* [To be done]: Reproduce exactly and only the lines running from the one with "bpy.context.scene.collection.objects.link(empty)" through the one with "# from, and", both end lines included.

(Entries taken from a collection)
%%
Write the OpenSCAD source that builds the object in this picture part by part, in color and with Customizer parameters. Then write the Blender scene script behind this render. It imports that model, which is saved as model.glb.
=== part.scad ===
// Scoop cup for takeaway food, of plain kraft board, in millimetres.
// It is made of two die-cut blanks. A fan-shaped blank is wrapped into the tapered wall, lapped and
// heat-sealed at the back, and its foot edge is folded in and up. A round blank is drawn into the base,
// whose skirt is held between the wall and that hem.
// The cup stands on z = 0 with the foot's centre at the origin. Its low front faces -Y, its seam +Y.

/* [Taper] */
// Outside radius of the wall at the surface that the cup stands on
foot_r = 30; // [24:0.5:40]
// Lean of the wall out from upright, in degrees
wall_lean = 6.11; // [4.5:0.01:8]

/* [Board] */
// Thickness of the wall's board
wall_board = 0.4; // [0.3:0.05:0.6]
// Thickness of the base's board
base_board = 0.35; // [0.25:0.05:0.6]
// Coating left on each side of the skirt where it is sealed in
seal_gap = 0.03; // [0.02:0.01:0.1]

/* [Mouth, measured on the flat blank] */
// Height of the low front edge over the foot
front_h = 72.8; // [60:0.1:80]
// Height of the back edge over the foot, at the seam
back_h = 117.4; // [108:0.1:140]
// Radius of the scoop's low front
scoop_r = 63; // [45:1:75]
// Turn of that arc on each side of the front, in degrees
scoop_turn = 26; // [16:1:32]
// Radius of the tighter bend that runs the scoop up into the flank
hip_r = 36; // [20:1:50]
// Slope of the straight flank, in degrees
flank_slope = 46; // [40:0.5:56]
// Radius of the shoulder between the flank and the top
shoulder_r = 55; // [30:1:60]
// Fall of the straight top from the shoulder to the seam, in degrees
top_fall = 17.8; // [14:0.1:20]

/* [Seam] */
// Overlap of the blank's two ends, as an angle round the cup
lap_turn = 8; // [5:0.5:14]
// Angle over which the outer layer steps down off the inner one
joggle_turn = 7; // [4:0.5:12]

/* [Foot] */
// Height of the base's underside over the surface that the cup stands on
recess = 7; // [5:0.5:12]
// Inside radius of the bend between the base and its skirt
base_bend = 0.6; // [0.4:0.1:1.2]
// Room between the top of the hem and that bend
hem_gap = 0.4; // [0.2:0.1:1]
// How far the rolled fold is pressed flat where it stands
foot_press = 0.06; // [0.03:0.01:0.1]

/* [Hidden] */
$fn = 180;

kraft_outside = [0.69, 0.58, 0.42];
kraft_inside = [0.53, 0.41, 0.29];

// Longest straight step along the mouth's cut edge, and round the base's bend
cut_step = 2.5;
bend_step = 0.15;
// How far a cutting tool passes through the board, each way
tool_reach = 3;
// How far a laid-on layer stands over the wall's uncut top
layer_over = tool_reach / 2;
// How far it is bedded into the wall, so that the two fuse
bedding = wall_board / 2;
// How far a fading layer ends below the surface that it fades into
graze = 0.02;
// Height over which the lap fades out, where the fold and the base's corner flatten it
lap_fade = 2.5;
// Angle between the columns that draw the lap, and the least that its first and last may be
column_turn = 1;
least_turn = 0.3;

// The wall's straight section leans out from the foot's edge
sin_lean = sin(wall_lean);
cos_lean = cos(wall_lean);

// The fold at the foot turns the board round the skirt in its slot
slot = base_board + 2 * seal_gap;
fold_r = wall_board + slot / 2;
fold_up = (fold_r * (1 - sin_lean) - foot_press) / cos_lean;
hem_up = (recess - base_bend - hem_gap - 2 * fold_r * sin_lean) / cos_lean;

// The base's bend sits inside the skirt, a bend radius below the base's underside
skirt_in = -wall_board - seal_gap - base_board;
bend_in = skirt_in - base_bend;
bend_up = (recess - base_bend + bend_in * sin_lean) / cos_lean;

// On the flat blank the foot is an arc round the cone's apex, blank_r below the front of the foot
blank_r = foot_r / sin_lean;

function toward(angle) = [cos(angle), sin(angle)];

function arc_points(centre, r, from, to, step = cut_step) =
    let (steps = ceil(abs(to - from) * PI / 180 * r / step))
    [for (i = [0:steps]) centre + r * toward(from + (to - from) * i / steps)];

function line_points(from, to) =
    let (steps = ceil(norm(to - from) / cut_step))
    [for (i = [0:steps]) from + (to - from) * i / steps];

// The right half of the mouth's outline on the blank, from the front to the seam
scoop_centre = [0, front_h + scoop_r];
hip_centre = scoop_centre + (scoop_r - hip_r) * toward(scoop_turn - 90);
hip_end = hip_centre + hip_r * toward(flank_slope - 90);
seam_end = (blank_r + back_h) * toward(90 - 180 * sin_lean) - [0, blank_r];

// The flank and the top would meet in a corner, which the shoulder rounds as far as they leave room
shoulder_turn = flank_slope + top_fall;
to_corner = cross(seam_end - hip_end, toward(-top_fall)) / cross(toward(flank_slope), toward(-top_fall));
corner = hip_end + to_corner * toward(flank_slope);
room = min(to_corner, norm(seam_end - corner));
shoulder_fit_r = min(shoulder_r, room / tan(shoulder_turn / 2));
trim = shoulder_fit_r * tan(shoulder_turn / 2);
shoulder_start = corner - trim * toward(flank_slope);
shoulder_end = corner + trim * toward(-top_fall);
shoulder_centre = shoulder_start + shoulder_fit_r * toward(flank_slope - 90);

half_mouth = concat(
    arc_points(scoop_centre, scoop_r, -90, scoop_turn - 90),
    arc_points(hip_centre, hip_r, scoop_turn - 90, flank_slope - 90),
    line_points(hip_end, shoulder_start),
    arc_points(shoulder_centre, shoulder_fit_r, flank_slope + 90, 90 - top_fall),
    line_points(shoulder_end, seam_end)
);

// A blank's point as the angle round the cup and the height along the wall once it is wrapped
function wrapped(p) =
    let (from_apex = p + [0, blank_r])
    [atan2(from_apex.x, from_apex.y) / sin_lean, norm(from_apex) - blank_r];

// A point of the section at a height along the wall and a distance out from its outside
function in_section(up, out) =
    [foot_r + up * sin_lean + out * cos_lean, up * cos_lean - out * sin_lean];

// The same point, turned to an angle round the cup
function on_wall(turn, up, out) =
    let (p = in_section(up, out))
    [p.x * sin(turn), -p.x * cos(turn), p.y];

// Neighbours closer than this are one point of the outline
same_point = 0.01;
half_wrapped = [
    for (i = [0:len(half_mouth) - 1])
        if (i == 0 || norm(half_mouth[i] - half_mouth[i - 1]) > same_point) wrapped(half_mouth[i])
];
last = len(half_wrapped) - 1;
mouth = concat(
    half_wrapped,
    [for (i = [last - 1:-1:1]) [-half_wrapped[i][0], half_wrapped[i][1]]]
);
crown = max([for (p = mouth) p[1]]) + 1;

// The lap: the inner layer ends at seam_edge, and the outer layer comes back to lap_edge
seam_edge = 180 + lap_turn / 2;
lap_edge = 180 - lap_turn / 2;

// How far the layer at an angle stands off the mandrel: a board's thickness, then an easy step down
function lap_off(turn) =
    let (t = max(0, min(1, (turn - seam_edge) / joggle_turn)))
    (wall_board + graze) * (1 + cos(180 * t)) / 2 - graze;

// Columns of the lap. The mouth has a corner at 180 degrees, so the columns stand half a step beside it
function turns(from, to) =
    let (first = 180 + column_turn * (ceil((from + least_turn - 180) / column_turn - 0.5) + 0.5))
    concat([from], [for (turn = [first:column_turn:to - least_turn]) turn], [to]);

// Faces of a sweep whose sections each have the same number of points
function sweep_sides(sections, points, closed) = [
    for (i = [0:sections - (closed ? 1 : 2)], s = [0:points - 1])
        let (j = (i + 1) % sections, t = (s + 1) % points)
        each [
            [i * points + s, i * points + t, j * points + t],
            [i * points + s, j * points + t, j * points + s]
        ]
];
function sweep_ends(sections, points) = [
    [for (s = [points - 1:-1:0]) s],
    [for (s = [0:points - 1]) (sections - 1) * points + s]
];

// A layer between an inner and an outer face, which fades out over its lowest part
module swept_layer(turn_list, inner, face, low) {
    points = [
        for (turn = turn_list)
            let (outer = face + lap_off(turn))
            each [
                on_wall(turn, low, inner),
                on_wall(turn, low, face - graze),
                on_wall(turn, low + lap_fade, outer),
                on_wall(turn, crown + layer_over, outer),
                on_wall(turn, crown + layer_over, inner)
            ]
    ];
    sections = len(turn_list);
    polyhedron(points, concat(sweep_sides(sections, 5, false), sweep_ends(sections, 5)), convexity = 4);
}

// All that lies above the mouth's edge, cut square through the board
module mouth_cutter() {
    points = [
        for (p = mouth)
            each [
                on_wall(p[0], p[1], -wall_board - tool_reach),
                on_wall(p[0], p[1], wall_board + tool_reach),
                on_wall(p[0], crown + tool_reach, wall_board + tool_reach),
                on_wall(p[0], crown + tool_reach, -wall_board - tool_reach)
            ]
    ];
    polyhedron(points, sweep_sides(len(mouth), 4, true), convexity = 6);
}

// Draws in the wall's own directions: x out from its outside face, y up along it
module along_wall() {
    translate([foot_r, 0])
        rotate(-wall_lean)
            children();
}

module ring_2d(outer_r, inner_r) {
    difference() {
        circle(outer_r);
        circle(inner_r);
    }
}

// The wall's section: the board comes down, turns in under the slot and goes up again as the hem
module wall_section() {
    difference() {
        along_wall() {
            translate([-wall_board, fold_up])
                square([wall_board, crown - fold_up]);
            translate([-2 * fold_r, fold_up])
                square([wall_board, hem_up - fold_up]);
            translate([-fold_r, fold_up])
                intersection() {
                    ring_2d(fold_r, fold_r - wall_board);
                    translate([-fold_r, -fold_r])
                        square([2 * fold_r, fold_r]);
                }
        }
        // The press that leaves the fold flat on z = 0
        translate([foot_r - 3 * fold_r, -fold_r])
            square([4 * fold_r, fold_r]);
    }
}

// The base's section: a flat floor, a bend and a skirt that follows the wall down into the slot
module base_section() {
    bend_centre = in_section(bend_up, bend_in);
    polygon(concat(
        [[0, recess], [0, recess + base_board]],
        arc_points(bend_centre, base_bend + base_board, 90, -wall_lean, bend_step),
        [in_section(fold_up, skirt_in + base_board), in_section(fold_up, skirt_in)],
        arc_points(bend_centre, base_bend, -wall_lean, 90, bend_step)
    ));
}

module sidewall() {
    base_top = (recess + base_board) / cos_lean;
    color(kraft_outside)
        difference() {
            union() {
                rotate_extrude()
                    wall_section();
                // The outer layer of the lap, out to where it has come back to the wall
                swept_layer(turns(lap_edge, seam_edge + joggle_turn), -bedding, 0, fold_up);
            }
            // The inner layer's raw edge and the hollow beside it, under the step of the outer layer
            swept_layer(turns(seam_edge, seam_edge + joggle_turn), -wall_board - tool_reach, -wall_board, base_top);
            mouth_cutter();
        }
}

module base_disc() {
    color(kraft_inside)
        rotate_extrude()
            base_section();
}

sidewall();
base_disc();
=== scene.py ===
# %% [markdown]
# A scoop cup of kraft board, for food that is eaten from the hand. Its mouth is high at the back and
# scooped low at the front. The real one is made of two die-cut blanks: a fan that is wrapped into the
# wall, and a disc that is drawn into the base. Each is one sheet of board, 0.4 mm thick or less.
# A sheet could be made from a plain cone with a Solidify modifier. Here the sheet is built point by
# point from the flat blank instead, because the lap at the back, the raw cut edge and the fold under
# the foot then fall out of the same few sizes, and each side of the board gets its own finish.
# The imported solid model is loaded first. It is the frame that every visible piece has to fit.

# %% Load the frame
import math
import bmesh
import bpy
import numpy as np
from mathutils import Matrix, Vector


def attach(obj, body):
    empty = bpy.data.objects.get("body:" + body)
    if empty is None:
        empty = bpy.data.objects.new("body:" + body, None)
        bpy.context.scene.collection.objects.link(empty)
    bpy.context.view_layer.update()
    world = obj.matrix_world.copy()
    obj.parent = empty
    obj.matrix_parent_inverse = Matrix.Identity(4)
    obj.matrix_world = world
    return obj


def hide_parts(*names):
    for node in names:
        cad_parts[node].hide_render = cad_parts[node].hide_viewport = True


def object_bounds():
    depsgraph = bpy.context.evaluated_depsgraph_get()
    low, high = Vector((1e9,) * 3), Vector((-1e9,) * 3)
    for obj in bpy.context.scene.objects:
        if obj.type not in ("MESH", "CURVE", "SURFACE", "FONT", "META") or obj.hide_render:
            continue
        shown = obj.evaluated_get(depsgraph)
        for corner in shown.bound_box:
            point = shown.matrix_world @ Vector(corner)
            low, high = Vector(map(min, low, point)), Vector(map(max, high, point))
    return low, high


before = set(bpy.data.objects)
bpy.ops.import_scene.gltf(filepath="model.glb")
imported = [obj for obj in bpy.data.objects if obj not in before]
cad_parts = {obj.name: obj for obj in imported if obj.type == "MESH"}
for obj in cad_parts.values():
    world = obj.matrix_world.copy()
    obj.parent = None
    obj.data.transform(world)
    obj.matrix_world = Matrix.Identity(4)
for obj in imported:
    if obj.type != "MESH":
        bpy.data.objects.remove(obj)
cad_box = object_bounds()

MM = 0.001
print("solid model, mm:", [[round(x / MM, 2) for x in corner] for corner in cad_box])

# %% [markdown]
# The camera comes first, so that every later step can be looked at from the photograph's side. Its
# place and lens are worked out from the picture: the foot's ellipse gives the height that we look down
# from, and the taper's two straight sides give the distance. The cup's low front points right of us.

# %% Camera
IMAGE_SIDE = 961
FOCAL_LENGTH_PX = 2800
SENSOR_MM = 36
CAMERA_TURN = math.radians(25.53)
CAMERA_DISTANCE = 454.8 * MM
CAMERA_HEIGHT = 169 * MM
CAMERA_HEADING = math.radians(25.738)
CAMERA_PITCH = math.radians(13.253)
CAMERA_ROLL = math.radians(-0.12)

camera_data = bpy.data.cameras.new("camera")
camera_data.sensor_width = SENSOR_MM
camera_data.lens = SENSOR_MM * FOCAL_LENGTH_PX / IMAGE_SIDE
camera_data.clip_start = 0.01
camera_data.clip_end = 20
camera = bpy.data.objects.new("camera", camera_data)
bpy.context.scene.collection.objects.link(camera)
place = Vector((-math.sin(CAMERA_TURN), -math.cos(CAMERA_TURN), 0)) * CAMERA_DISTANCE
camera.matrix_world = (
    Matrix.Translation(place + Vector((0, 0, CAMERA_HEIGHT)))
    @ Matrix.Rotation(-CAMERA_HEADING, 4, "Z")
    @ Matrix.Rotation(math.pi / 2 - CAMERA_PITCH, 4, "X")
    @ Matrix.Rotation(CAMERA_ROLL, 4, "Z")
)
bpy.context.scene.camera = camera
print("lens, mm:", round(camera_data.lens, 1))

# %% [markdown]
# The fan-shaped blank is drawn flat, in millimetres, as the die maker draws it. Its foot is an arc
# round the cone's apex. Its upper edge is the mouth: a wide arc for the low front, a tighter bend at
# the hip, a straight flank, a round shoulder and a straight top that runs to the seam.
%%
%%
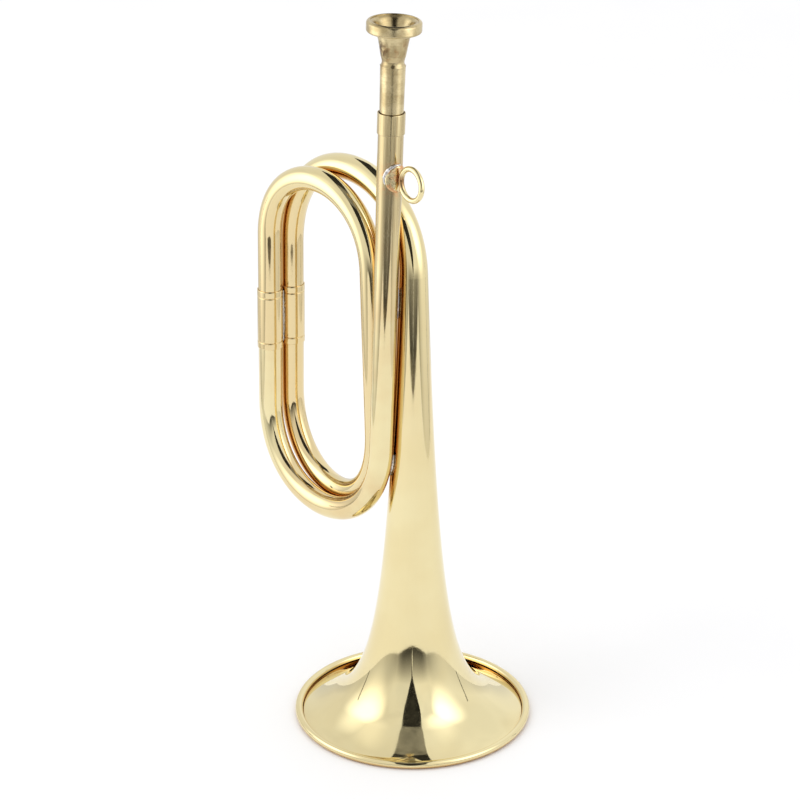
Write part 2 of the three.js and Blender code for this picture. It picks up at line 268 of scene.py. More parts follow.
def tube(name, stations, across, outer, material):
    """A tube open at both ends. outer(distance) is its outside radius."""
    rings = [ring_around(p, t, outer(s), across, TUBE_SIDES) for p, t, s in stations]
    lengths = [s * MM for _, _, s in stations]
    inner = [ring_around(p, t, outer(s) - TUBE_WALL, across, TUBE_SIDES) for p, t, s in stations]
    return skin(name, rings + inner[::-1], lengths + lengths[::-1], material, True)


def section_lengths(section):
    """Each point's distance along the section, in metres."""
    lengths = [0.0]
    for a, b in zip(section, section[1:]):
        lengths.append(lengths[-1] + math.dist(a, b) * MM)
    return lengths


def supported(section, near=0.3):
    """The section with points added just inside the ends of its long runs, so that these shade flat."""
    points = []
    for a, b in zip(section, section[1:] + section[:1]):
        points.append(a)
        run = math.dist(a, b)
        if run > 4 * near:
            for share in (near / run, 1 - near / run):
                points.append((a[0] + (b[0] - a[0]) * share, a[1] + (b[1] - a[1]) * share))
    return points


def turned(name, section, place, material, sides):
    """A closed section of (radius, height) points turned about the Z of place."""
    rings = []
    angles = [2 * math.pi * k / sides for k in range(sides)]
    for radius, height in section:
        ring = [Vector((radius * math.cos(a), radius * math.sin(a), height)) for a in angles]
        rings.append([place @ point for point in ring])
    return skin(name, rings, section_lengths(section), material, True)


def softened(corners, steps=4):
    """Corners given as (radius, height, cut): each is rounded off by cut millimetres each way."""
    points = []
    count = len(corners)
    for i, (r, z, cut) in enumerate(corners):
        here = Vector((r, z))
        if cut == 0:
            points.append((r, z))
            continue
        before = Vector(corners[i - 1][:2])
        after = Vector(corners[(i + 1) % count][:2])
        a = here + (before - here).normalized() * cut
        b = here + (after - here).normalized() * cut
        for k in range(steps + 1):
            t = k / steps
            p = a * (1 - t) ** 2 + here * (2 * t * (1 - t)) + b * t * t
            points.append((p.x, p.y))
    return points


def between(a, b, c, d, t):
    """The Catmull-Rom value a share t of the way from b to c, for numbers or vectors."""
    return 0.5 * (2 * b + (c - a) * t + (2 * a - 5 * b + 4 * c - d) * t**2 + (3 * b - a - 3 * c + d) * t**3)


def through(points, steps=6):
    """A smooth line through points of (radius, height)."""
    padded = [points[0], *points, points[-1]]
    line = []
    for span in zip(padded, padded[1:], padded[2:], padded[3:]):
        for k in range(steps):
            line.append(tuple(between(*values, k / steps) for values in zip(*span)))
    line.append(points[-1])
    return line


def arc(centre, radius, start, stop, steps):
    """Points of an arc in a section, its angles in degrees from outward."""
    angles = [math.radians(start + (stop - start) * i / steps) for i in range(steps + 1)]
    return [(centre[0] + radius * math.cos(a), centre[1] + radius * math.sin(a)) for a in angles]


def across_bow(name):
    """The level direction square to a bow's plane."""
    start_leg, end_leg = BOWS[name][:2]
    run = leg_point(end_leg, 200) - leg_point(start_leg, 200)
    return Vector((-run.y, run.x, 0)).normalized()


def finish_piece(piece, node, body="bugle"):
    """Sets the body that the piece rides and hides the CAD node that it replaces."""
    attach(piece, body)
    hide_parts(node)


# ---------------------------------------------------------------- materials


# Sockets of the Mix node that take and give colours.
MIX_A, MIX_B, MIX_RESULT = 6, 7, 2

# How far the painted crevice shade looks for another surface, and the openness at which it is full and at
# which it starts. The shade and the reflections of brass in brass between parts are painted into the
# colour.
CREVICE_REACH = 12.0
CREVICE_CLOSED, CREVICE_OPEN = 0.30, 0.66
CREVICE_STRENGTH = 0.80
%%
%%
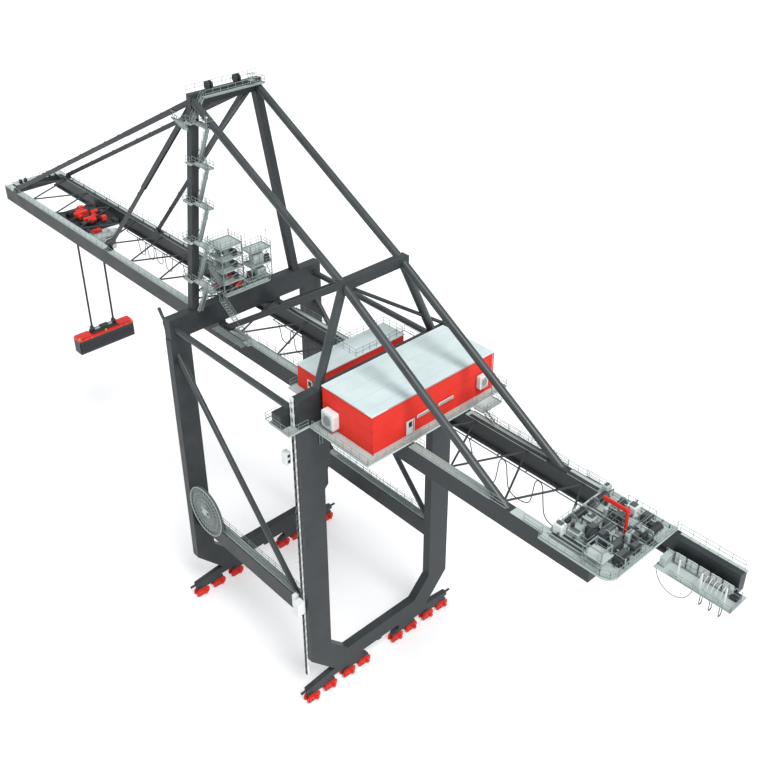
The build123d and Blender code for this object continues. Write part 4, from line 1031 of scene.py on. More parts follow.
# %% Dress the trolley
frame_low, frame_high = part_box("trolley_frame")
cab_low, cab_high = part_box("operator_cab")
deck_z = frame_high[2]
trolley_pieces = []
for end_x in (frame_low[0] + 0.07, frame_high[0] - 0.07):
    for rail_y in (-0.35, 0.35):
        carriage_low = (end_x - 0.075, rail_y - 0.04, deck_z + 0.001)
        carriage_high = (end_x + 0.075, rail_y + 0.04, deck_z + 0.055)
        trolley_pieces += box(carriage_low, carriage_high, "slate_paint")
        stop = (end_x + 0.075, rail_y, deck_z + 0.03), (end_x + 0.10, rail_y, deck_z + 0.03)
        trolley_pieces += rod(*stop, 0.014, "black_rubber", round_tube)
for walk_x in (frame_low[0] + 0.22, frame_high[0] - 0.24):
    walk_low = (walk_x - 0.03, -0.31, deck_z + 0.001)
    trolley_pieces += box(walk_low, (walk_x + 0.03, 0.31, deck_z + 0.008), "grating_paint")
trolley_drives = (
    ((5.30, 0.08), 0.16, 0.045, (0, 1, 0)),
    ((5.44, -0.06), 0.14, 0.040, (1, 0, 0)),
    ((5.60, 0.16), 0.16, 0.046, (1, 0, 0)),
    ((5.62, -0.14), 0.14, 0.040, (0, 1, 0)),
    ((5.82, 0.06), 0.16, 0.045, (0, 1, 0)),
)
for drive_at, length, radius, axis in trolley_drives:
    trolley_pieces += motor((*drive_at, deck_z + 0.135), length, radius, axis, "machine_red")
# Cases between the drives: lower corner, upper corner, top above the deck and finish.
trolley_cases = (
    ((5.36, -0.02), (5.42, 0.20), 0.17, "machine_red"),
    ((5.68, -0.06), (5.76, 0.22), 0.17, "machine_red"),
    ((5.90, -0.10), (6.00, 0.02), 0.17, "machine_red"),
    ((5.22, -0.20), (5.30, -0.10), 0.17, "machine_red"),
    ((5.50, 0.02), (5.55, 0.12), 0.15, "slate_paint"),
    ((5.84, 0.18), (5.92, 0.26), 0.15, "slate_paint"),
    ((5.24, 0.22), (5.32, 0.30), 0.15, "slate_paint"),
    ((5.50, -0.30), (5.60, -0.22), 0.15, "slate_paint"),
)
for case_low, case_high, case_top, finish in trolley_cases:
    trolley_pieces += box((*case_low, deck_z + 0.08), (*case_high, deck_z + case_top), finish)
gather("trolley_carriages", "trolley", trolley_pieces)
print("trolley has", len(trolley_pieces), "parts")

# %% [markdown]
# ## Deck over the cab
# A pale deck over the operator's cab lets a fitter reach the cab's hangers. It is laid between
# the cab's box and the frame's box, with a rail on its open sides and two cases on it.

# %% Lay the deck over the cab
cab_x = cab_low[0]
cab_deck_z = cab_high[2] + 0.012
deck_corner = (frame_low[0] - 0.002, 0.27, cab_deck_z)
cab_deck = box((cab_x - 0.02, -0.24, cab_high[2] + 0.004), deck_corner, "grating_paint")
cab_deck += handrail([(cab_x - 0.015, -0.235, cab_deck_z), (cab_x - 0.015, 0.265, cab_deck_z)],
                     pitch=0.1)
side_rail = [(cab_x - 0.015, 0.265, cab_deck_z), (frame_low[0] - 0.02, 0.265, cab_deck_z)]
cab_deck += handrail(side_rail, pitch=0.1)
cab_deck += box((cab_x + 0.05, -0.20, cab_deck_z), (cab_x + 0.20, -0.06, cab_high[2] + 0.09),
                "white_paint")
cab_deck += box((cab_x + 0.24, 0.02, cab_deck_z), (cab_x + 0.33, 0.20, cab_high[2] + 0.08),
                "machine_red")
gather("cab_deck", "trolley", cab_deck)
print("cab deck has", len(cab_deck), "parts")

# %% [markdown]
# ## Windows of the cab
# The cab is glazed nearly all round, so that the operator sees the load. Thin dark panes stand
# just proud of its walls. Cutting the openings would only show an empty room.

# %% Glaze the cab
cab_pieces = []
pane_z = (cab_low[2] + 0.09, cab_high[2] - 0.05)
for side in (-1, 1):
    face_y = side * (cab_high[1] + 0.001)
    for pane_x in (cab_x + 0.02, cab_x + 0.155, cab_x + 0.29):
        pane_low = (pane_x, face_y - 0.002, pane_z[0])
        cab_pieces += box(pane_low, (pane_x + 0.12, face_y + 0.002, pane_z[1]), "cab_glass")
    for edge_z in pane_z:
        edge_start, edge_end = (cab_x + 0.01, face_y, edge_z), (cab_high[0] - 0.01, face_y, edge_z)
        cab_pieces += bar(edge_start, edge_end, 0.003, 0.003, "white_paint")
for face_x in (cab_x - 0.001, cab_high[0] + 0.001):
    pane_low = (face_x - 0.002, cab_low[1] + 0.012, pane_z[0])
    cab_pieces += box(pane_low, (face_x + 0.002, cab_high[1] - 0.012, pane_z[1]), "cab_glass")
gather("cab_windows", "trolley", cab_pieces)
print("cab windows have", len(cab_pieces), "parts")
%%
* [Reply]:
        bpy.context.scene.collection.objects.link(empty)
    bpy.context.view_layer.update()
    world = obj.matrix_world.copy()
    obj.parent = empty
    obj.matrix_parent_inverse = Matrix.Identity(4)
    obj.matrix_world = world
    return obj


def hide_parts(*names):
    for node in names:
        cad_parts[node].hide_render = cad_parts[node].hide_viewport = True


def object_bounds():
    depsgraph = bpy.context.evaluated_depsgraph_get()
    low, high = Vector((1e9,) * 3), Vector((-1e9,) * 3)
    for obj in bpy.context.scene.objects:
        if obj.type not in ("MESH", "CURVE", "SURFACE", "FONT", "META") or obj.hide_render:
            continue
        shown = obj.evaluated_get(depsgraph)
        for corner in shown.bound_box:
            point = shown.matrix_world @ Vector(corner)
            low, high = Vector(map(min, low, point)), Vector(map(max, high, point))
    return low, high


before = set(bpy.data.objects)
bpy.ops.import_scene.gltf(filepath="model.glb")
imported = [obj for obj in bpy.data.objects if obj not in before]
cad_parts = {obj.name: obj for obj in imported if obj.type == "MESH"}
for obj in cad_parts.values():
    world = obj.matrix_world.copy()
    obj.parent = None
    obj.data.transform(world)
    obj.matrix_world = Matrix.Identity(4)
for obj in imported:
    if obj.type != "MESH":
        bpy.data.objects.remove(obj)
cad_box = object_bounds()

MM = 0.001
print("solid model, mm:", [[round(x / MM, 2) for x in corner] for corner in cad_box])

# %% [markdown]
# The camera comes first, so that every later step can be looked at from the photograph's side. Its
# place and lens are worked out from the picture: the foot's ellipse gives the height that we look down
# from, and the taper's two straight sides give the distance. The cup's low front points right of us.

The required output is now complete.